Optimal conditions for carbon sequestration appear to be in areas with mean annual temperatures between 4 and 10°C (Clymo et al., 1998), which prevail in much of the southern boreal and temperate zones. The present carbon accumulation rate for boreal and subarctic bogs and fens is estimated as 0.21 t C ha-1 yr-1 (Clymo et al., 1998). Rapid carbon accumulation rates also have been estimated for some tropical peatlands (Neuzil, 1997); retrospective values of Indonesian peatlands range from 0.61 to 1.45 t C ha-1 yr-1 (Neuzil, 1997).

Another important long-term (>100 years) sink for carbon in forested wetlands is wood biomass. Based on growth data (Shepard et al., 1998) and conversion factors (Turner et al., 1995) for bottomland hardwood forests, southern U.S. swamps, for example, sequester 0.011 Gt C yr-1.

A small but significant proportion of organic matter in wetland soils is transformed into methane in the metabolism of methanogenic bacteria. Methane production is a characteristic feature in all wetland soils; the rate is governed largely by substrate availability and temperature (Shannon and White, 1994; Mikkelä et al., 1995; Schimel, 1995; Bergman et al., 1998; Komulainen et al., 1998). Part of the methane produced in anoxic soil is oxidized by methanotrophic bacteria in aerobic surface layers.

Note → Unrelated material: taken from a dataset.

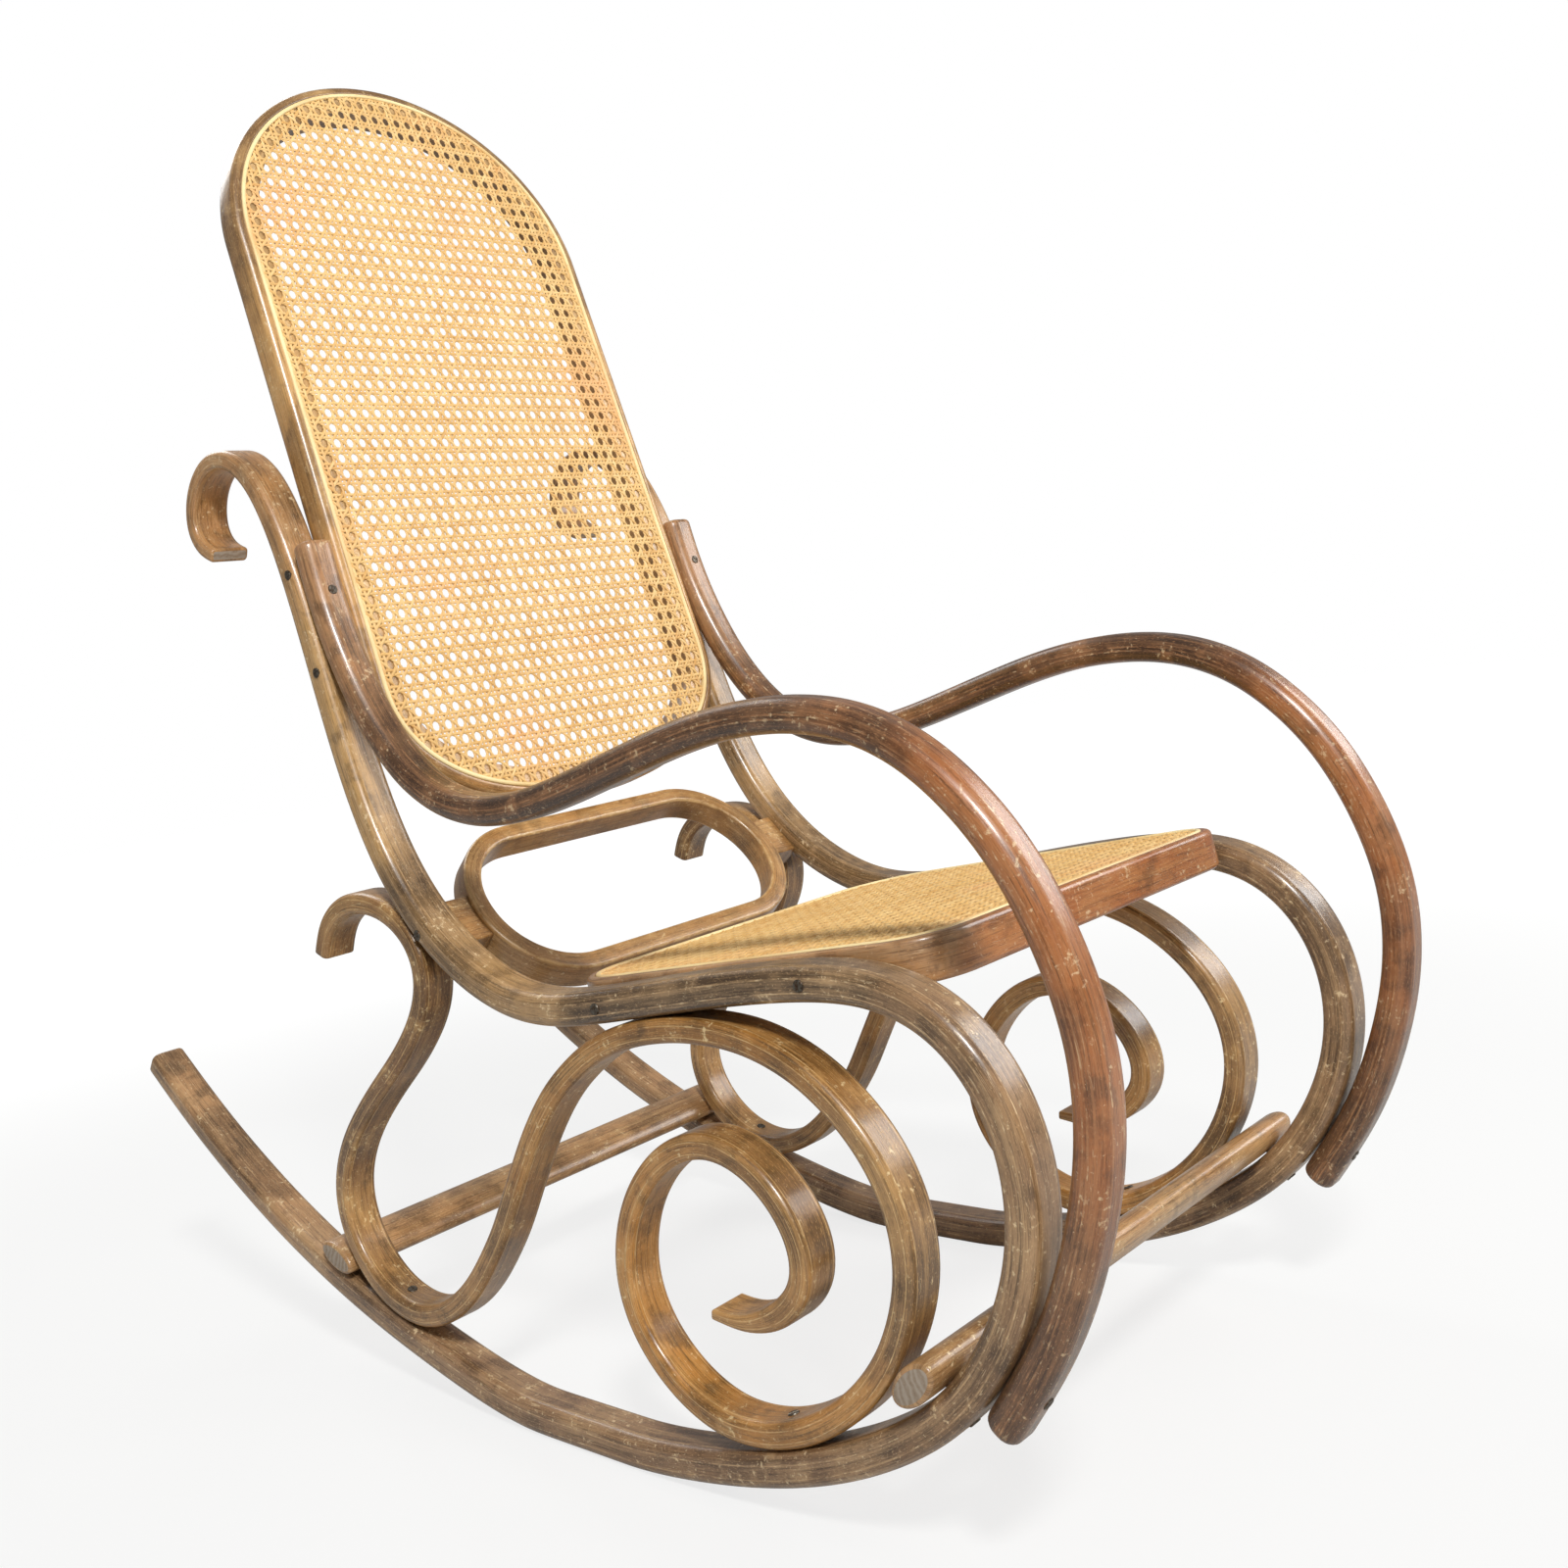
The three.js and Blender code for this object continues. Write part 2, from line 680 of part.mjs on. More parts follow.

The ratio of methane production to consumption determines the magnitude of the flux from the soil to the atmosphere; this rate is governed largely by the depth of the aerobic layer (Roulet et al., 1993; Shannon and White, 1994). The role of vascular plants in providing continuous substrate flux for methanogenesis and as a transport pathway to the atmosphere has been stressed (Whiting and Chanton, 1993; Schimel, 1995; Frenzel and Rudolph, 1998). Slow fermentation of organic matter in growing peat layers of bogs has been cited as the factor that theoretically limits the final volume a bog may reach during its development (Clymo, 1984).